February 13, 2009 In the Garden

• Tuesday’s rain was welcome and a gentle distribution to soften up the ground but do not be lulled into a false sense of security until we get a whole lot more. Here it penetrated the lawn to a depth of about 1cm only. The immediate effect will be to encourage the explosion of fungal disease on all susceptible plants (tomatoes, cucurbits, clematis, roses and the like) and to cause a fresh flush of weeds. Be vigilant on both. If you don’t want to spray for fungal attack, and most gardeners won’t, reduce the infected foliage, make sure you have good air movement and hope for dry weather. Obviously, avoid any overhead watering.
• Citrus trees are due for their spray of copper and summer oil. This spray will deal to mites and discourage botrytis. If you live in warmer coastal areas with reasonable shelter, we strongly recommend planting orange trees. They are by far the most productive fruit trees we grow here and keep us well stocked with oranges for twelve months of the year (although navel oranges and tangelos have a shorter fruiting season and do not hang on to their fruit until you are ready for it).
• If you have thrip infested rhododendrons (which shows up as silver leaves), now is the time to spray again if you plan to. You need to use a systemic insecticide which the plant absorbs and disperses, rather than a contact insecticide which only kills where it touches. Your local garden centre should be able to advise on suitable sprays. If the plants are badly infested, it weakens them as well as looking unsightly, so if you don’t plan to spray them at all, remove these plants and replace in autumn with better selections. The cold climate rhodos (which usually includes the American and German hybrids) are particularly vulnerable.

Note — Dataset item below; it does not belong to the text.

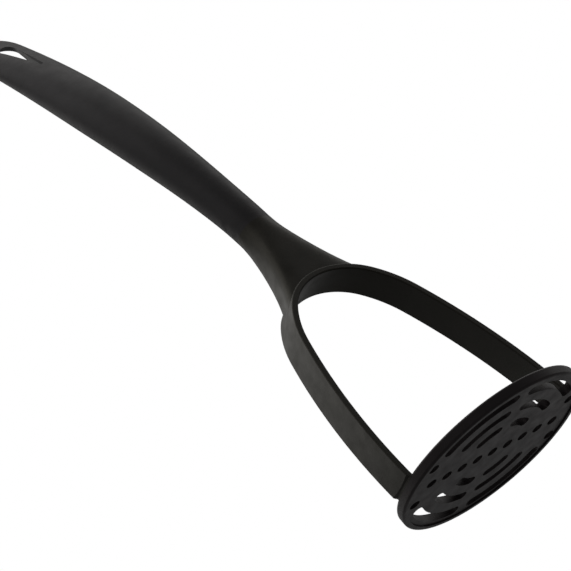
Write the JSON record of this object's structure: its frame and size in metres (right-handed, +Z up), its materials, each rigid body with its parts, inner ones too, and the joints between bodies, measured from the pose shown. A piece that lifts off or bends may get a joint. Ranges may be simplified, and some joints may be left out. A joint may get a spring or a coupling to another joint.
{
  "type": "potato masher",
  "caption": "Hand potato masher: pierced round mashing plate with a rim, leaning arched yoke, flared neck and bent oval grip with a teardrop hanging eye.",
  "frame": {"origin": "middle of the mashing plate's underside, in the plane that the rim stands on", "axes": "+Z up from the plate to the grip, +X from foot to foot of the yoke, +Y the way the grip bends back"},
  "size_m": [0.089, 0.1304, 0.3105],
  "materials": {
    "plate_nylon": "satin black nylon",
    "yoke_nylon": "satin black nylon",
    "handle_nylon": "satin black nylon"
  },
  "bodies": {
    "root": {"mashing_plate": "plate_nylon", "yoke": "yoke_nylon", "handle": "handle_nylon"}
  },
  "joints": []
}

• Watch out for aphids and white butterflies, especially on brassicas. There are organic insecticides for brassicas or you could try a chilli spray. We haven’t tried it ourselves but a recommended home spray combines hot chilli sauce (tabasco or similar) at 3-5ml per litre of water plus 3-5ml of dishwashing detergent. A level standard teaspoon is 5ml but be stingy not generous as this is the maximum dose. This is a repellent, not a killer spray so you may have to combine it with digital control (squashing between fingers) and repeat fortnightly. If you don’t want to spray at all, draping net curtains or fine net cloth keeps white butterflies at bay.
• As space is created in the garden by digging potatoes or summer crops finishing, replant with winter brassicas, lettuce, or leeks for a late crop.